I’m very fond of Thoreau, but he’s a bit of a fastball across the plate. You know what you’re going to get with Thoreau. Shakespeare is endlessly complex and ambiguous. He forces us to explore our preconceived notions and develop an imaginative empathy for almost any human being he presents to us. There’s just a richness to Shakespeare that’s hard to top.

Each year, students write a paper on what they believe is the Good Life. What’s the most interesting response that you’ve gotten? 

Boy, I’ve gotten so many interesting responses. I think I probably enjoyed the creative efforts the most. I love it when it feels as if the student is really asking the question from her own moment, you know, like in December of the senior year. The ones that feel particularly sincere and authentic are my favorites, but that would be like choosing among children, so I can’t quite do that. 

In what ways, if any, do you see your students grow during the class? What do you hope they’ll take away? 

I hope they’ll take away the distinction between fact, interpretation, and evaluation, which I think is a huge intellectual awareness. I hope they’ll advance their interdisciplinary sensibilities. So it’s not just English class or history class, but when you ask a question, you’re going to flow across the curriculum in order to get a convincing answer for it. 

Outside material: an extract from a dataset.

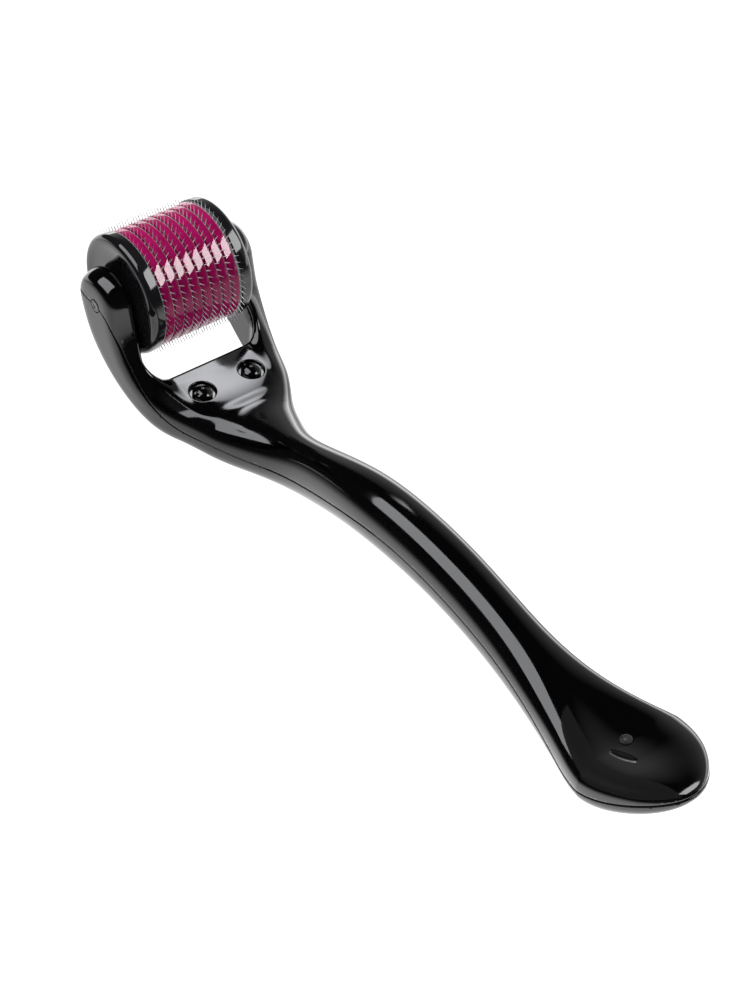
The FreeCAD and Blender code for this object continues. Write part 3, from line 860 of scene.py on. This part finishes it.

I love when people seem genuinely interested in other people’s views, particularly when they disagree with one’s own. I’m most excited when students can find the joy of intellectual diversity and have fun with it and respect it. In their senior year, when they’re applying to college and trying to get good grades and please the outside world, I want to take them inside themselves and allow them to marinate for a while. When I feel that’s happening, it’s really rewarding.

Let’s say somebody doesn’t take the class but wants to learn more about the Good Life. What advice would you give them? 

I would tackle any of the writers that they might find interesting, including any of the writers in the course. I think the anthology we have is a good starter because you can get a good little glimpse of a variety of authors and a variety of points of view. 

What is it the reader wants to get out of the experience? And then, if they asked me we would try to sculpt a reading list according to their particular needs and priorities. 

What has your path looked like searching for and living out your Good Life? 

I think reading these authors when I was young and making friends with people who took this all very seriously allowed me to be very self-conscious about my Good Life. Through studying in my twenties and some trial and error to see what was really going to fit, I knew pretty early on––and there’s a new happiness study that just came out that reaffirms this––that long-term relationships are probably the number one component to human happiness.

Find an avocation, something that you would do whether you were paid for it or not. Spending your day that way is a great gift and Prep has afforded me that experience for a long time, from my twenties to now. To change my role, grow my role, and try many things. To collaborate with many people. That has been really, really rewarding and continues to be rewarding.